For over a century, scholars and curators have celebrated Kandinsky as a pioneer of abstraction, focusing on his spiritual and formal innovations while overlooking a crucial dimension of his work: his sustained engagement with Orientalist themes and motifs in the critical years between 1909 and 1913. By identifying, for the first time, a coherent body of "abstract-Orientalist" paintings, this study reframes Kandinsky not as he is commonly presented, as a solitary, heroic artist detached from history, but as one fully entangled in the colonial ideologies of his time. This book demonstrates how even the most canonised figures of modernism cannot be understood separately from the colonial histories in which they worked.
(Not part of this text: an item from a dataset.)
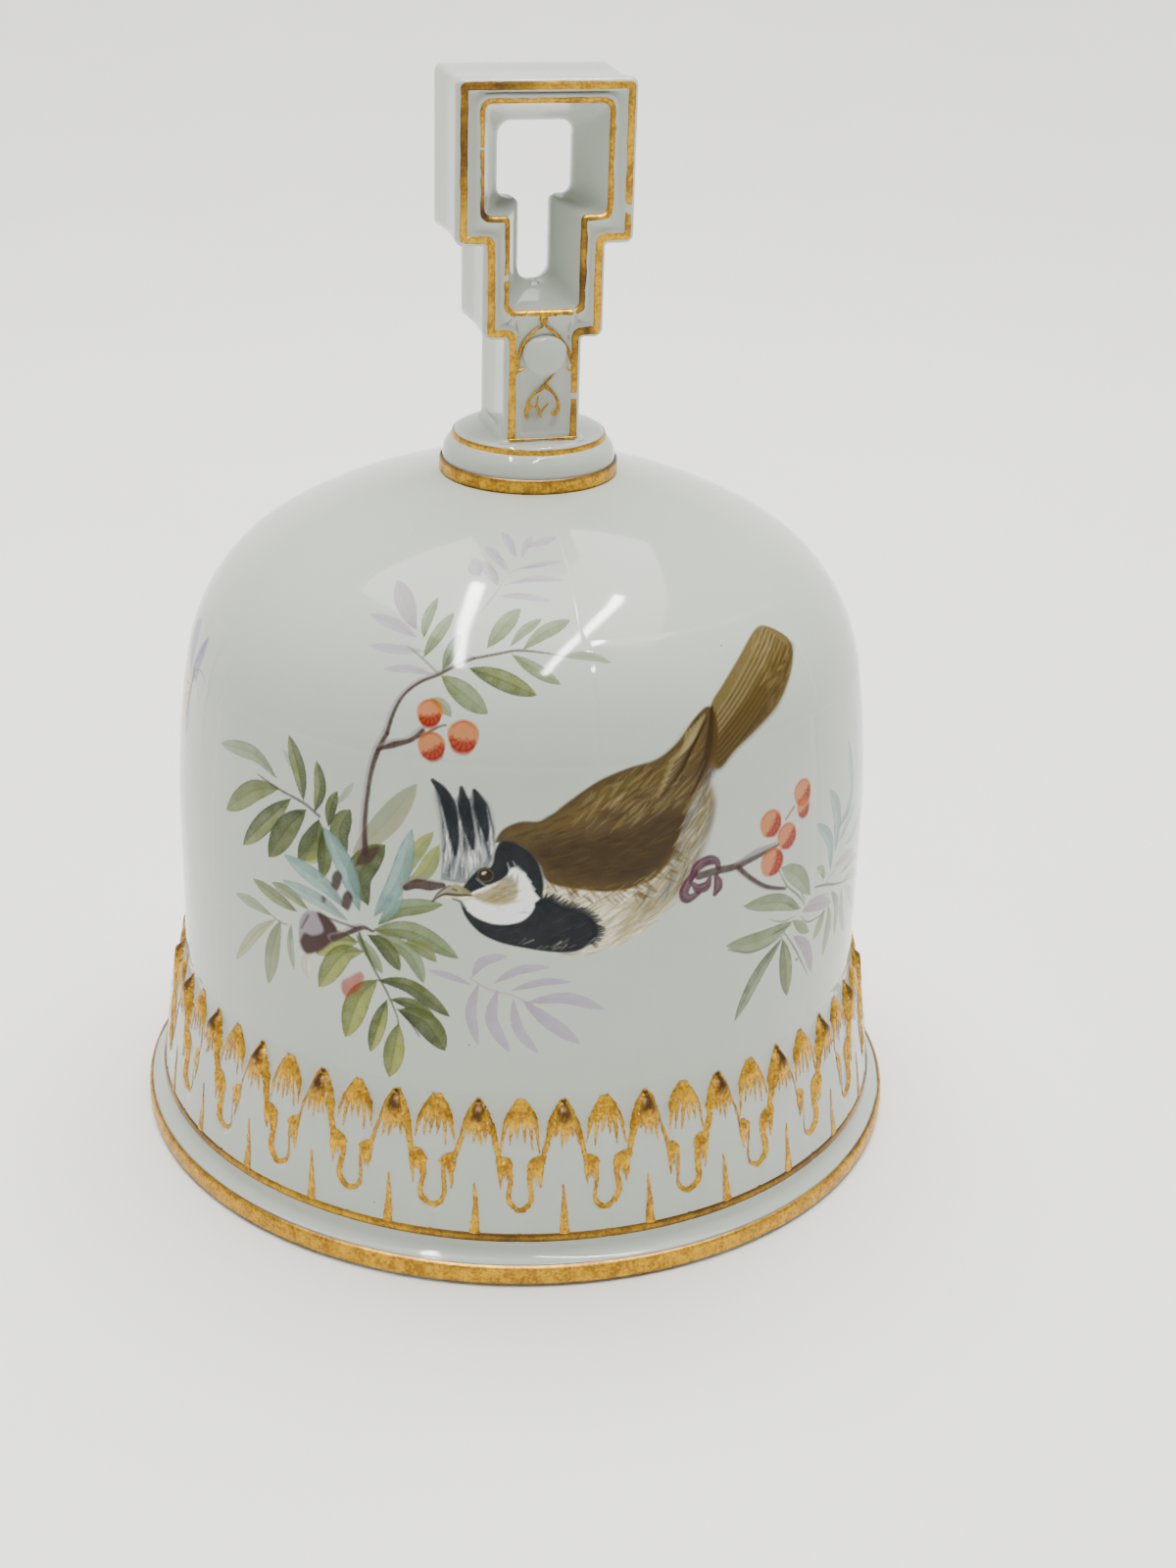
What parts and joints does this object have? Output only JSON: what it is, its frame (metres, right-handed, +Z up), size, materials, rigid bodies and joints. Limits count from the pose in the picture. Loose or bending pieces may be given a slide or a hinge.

The author draws on postcolonial theory, visual analysis, and archival research to demonstrate how Kandinsky’s celebrated innovations were built upon familiar Orientalist tropes that carried associations of racial hierarchy and colonial otherness. These include not only the visual stereotypes of Arab horsemen, veiled figures, and crumbling citadels but also the idea that it was a place of timeless and unchanging spiritual tranquillity. This framing does not diminish Kandinsky’s artistry; rather, it reveals new complexities. These works emerge not only as radical experiments in abstraction but also as artefacts of a society negotiating imperial expansion and cultural encounter.

This is an essential text for researchers in European modernist art, abstract art, and cultural history.

Emily Christensen is an associate lecturer at the Courtauld Institute of Art, UK.